I tried it. On the one occasion that I took a participant home with me, he told me frankly that he found me intimidating. My role as the workshop leader had raised me – in his eyes, at least – to a higher status in the ashram, and this, unfortunately, had a dampening effect on his libido. His Vajra refused to cooperate. So much for breaking this rule! It didn’t work.
I understood that, even if the Vajra of a participant did respond and ‘stand to attention’ our connection would, most likely, be on unequal terms. Moreover, it could disrupt the man’s process in the workshop itself, distracting him from dealing with whatever personal issues he was facing. So I dropped the idea.

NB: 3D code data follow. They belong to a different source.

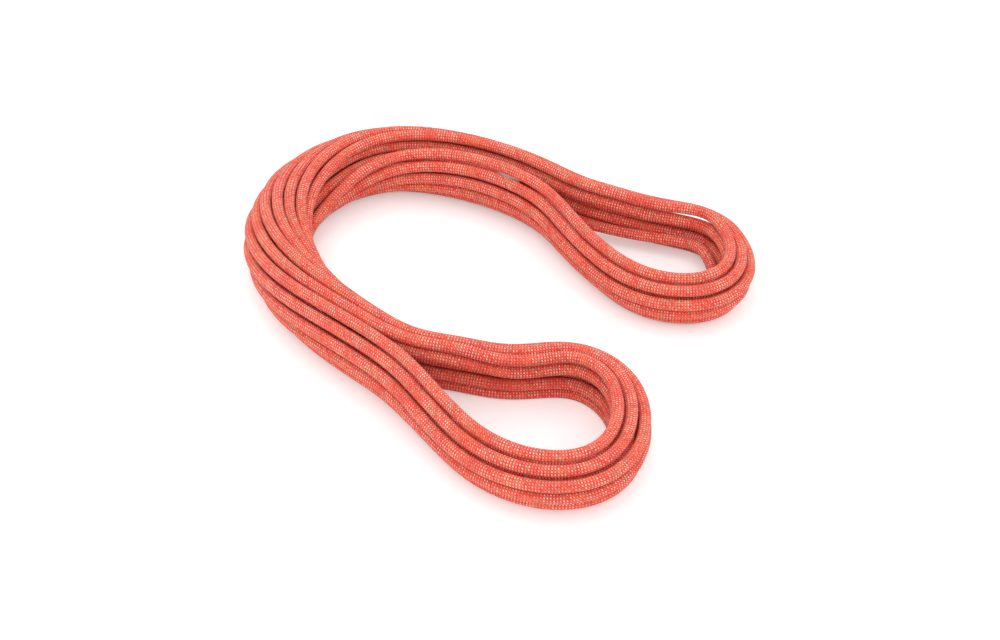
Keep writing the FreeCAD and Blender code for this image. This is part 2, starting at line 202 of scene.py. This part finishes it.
def circuit_at(t):
    # Point and left normal of the line at turn fraction t.
    k = int(t * CORNERS)
    f = t * CORNERS - k
    x, y = circuit[k % CORNERS] * (1.0 - f) + circuit[(k + 1) % CORNERS] * f
    dx, dy = 0.0, 0.0
    for near in (2, 3, 4):
        this = circuit[(k + near) % CORNERS] - circuit[(k - near) % CORNERS]
        after = circuit[(k + 1 + near) % CORNERS] - circuit[(k + 1 - near) % CORNERS]
        dx += this[0] * (1.0 - f) + after[0] * f
        dy += this[1] * (1.0 - f) + after[1] * f
    size = math.hypot(dx, dy)
    return x, y, -dy / size, dx / size


def loose(u):
    # Slow unevenness along the whole cord, never inward.
    v = 0.5
    for share, rate, phase in ((0.23, 1.37, 0.6), (0.16, 2.61, 2.1), (0.11, 7.43, 4.0)):
        v += share * math.sin(2.0 * math.pi * rate * u + phase)
    return max(v, 0.0) * LOOSE_LIFT


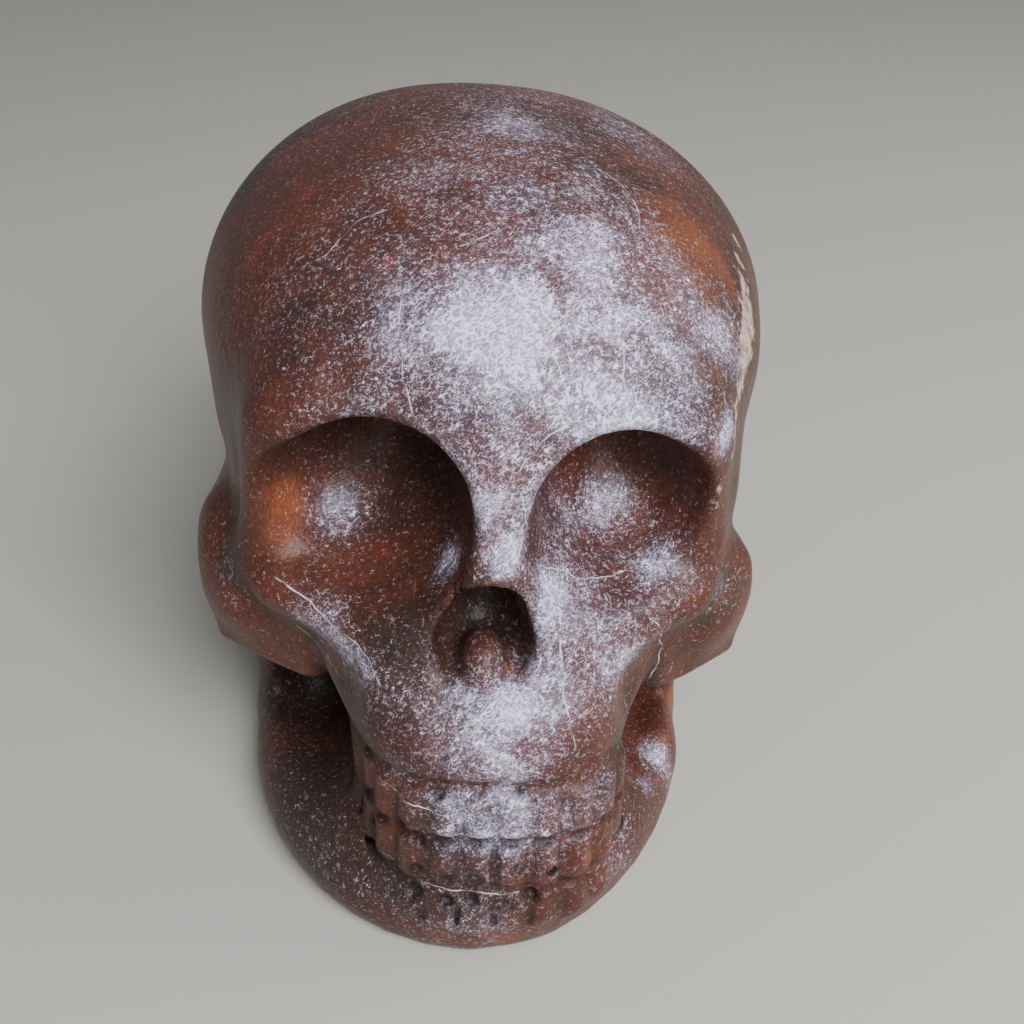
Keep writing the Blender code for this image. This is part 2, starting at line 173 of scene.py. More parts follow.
def tooth_places(count=10, spread=math.radians(70), middle=(1.5, -55), arch=(21.8, 23.4), n=3.2):
    """Even steps along the squarish arch x = a sin(t)^(2/n), y = -b cos(t)^(2/n)."""
    t = np.linspace(-spread, spread, 401)  # fine enough to measure the arch by chords
    x = middle[0] + arch[0] * np.sign(t) * np.abs(np.sin(t)) ** (2 / n)
    y = middle[1] - arch[1] * np.cos(t) ** (2 / n)
    along = np.concatenate([[0], np.cumsum(np.hypot(np.diff(x), np.diff(y)))])
    steps = np.linspace(0, along[-1], count)
    return np.interp(steps, along, x), np.interp(steps, along, y)


def tooth_rods(rows=((24, 41, 0.16, 4.3), (13, 15.5, 0, 4.6)), taper=0.9):
    """Upright ribs on the arch, a row for each (low, high, lean, radius).

    The lean is how far back a rib goes for each millimetre that it rises, all of it at
    the front teeth and none at the hindmost.
    """
    x, y = tooth_places()
    rods = []
    for low, high, lean, radius in rows:
        back = lean * (high - low) * (y.max() - y) / np.ptp(y)
        ends = [((a, b, low), (a, b + c, high)) for a, b, c in zip(x, y, back)]
        rods += [(foot, top, radius, radius * taper) for foot, top in ends]
    return rods


# Lines round the tooth arch: height, radius, and share of the lean of the saw lines.
GUM = (44.4, 1.6, 1.1)
WAIST = (32.5, 1.1, 0.5)
BITE = (20.4, 0.9, 0.1)


def mouth_lines(upper=(23, 43), lower=(11, 18), lean=3, wide=0.8, narrow=0.48):
    """Saw lines between the teeth, wide above and narrow below, and lines round the arch."""
    x, y = tooth_places(11, math.radians(78), arch=(25.6, 27.2))
    back = lean * (y.max() - y) / np.ptp(y)
    rods = [((a, b, upper[0]), (a, b + c, upper[1]), wide, wide) for a, b, c in zip(x, y, back)]
    for a, b in list(zip(x, y))[3:8]:  # only the front teeth have them below
        rods.append(((a, b, lower[0]), (a, b, lower[1]), narrow, narrow))
    for height, radius, share in (GUM, WAIST, BITE):
        ends = [(a, b + share * c, height) for a, b, c in zip(x, y, back)]
        rods += [(start, end, radius, radius) for start, end in zip(ends[:-1], ends[1:])]
    return rods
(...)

When I moved from Pune out into the world, I realized the nature of my Tantra trainings was such that I needed supportive male partners and co-leaders, with whom I could enjoy a heartfelt, loving connection. I prayed, visualized, talked to various Gods and Goddesses, and announced to the world that I wanted partners with whom to practice advanced Tantra. That word ‘advanced’ must have appealed to the male ego, because the partners showed up.
Sometimes, my co-leaders would travel with me, from workshop to workshop, around Europe and beyond. But sometimes, too, I would travel alone, while they would stay in their own country. And so, inevitably, our partnership as lovers had to be flexible, which meant that, in most cases, we maintained open relationships.
Gradually, it was becoming clear to me that being a teacher of the Tantric Arts wasn’t all glamour and fun. I had to learn detachment. Bliss was a fleeting gift… and it did not belong to us. No sooner had my partner and I tasted this exquisite natural ambrosia, than we had to shift our focus towards teaching and sharing it with others. And when the training was over, we had to part, trusting that our love would remain alive, even at a distance, until I returned. This created a constant emotional insecurity which I learned to accept as I moved deeper into self-reliance.
Moreover, I had to let go of the option of building a secure and stable future, such as is possible when two people live in the same town and begin thinking in terms of ‘settling down’ and even ‘starting a family’. That was not for me; that was not part of my mission.
Yet, sometimes it was painful to relinquish those kinds of dreams and the longing for abiding intimacy. It was a pain I had to bear, but I did so gladly, because my calling was too strong to ignore. I was good at my work and loved to inspire people to celebrate their highest potential in love, sex, and spirit.
The upside was that my participants ‘got it’. As they moved through the training they were growing and healing by leaps and bounds. The downside was that, predictably, many women fell in love with ‘my man’, reasoning that if he was with Margot, then he must be the ‘alpha male’ of all times and the ideal Tantric partner.
A man in charge acts on female sexual instincts like a magnet and a charismatic Shiva standing in front of the group was a tempting target for many.
Because of this, I often felt that my love-life was under a bad spell. I had no real home, little privacy, no foundation for stability and protection. And I could never be sure whether my partner would respect the ethical guidelines – keeping his hands off the participants – when I was not in the country.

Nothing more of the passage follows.